▶ [Objective]:
Produce the listing below again, exactly as shown.

start Material provided

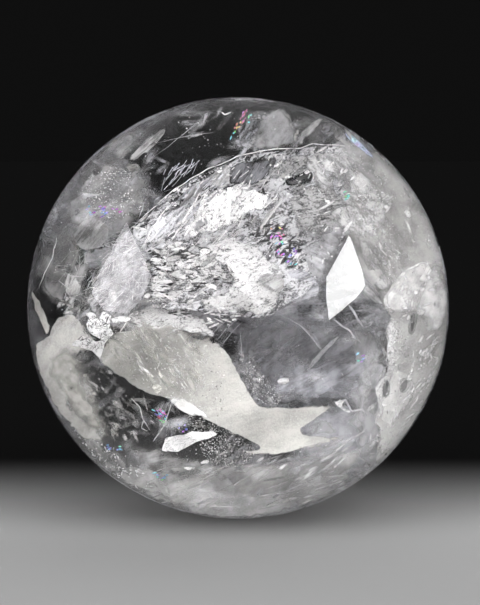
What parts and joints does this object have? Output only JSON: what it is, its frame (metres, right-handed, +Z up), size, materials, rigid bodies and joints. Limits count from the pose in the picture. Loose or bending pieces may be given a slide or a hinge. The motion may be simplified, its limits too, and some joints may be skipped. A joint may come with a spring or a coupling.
{
  "type": "quartz sphere",
  "caption": "Polished clear quartz sphere with milky veils and mirror-like fractures inside, standing on a small ground flat.",
  "frame": {"origin": "middle of the ground flat that the sphere stands on, its lowest point", "axes": "+Z up through the sphere's centre; -Y is the side that the picture shows, and +X is to the right there"},
  "size_m": [0.08, 0.08, 0.0795],
  "materials": {
    "clear_quartz": "polished colourless quartz, see-through, with white and grey veils inside"
  },
  "bodies": {
    "root": {"quartz_sphere": "clear_quartz"}
  },
  "joints": []
}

end Material provided

▶ [Solution to the problem]:
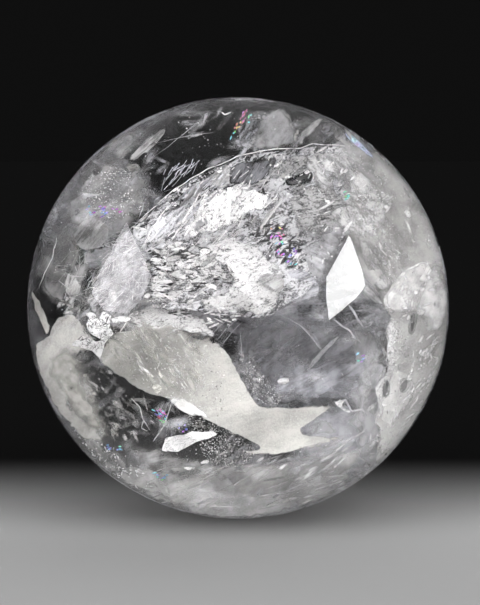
What parts and joints does this object have? Output only JSON: what it is, its frame (metres, right-handed, +Z up), size, materials, rigid bodies and joints. Limits count from the pose in the picture. Loose or bending pieces may be given a slide or a hinge. The motion may be simplified, its limits too, and some joints may be skipped. A joint may come with a spring or a coupling.
{
  "type": "quartz sphere",
  "caption": "Polished clear quartz sphere with milky veils and mirror-like fractures inside, standing on a small ground flat.",
  "frame": {"origin": "middle of the ground flat that the sphere stands on, its lowest point", "axes": "+Z up through the sphere's centre; -Y is the side that the picture shows, and +X is to the right there"},
  "size_m": [0.08, 0.08, 0.0795],
  "materials": {
    "clear_quartz": "polished colourless quartz, see-through, with white and grey veils inside"
  },
  "bodies": {
    "root": {"quartz_sphere": "clear_quartz"}
  },
  "joints": []
}